End-to-end feature fusion for jointly optimized speech enhancement and automatic speech recognition.
Journal:
Scientific reports
Published Date:
Jul 2, 2025
Abstract
Speech enhancement (SE) and automatic speech recognition (ASR) in real-time processing involve improving the quality and intelligibility of speech signals on the fly, ensuring accurate transcription as the speech unfolds. SE eliminates unwanted background noise from target speech in environments with high background noise levels, which is crucial in real-time ASR. This study first proposes a speech enhancement network based on an attentional-codec model. Its primary objective is to suppress noise in the target speech with minimal distortion. However, excessive noise suppression in the enhanced speech can potentially diminish the effectiveness of downstream ASR systems by excluding crucial latent information. While joint SE and ASR techniques have shown promise for achieving robust end-to-end ASR, they traditionally rely on using the enhanced features as inputs to the ASR systems. To address this limitation, our study uses a dynamic fusion approach. This approach integrates both the enhanced features and the raw noisy features, aiming to eliminate noise signals from the enhanced target speech while simultaneously learning fine details from the noisy signals. This fusion approach seeks to mitigate speech distortions, enhancing the overall performance of the ASR system. The proposed model consists of an attentional codec equipped with a causal attention mechanism for SE, a GRU-based fusion network, and an ASR system. The SE network uses a modified Gated Recurrent Unit (GRU), where the traditional hyperbolic tangent (tanh) is replaced by an attention-based rectified linear unit (AReLU).

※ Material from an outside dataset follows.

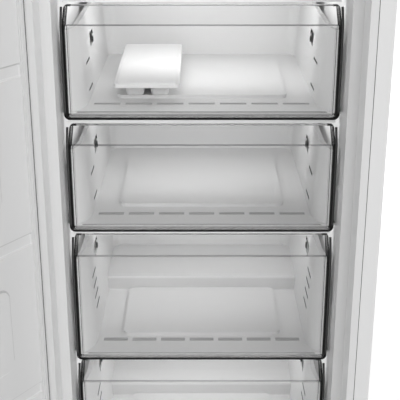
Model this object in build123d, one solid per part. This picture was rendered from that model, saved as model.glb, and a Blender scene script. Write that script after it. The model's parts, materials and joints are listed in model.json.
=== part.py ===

The SE experiments consistently obtain better speech quality, intelligibility, and noise suppression in matched and unmatched conditions than the baselines. With the LibriSpeech database, the proposed SE obtains better STOI (19.81%) and PESQ (28.97%) in matched conditions and unmatched conditions (STOI: 17.27% and PESQ: 27.51%). The joint training framework for robust end-to-end ASR evaluates the character error rate (CER). The ASR results find that the joint training framework reduces the error rate from 32.99% (average noisy signals) to 13.52% (with the proposed SE and joint training for ASR).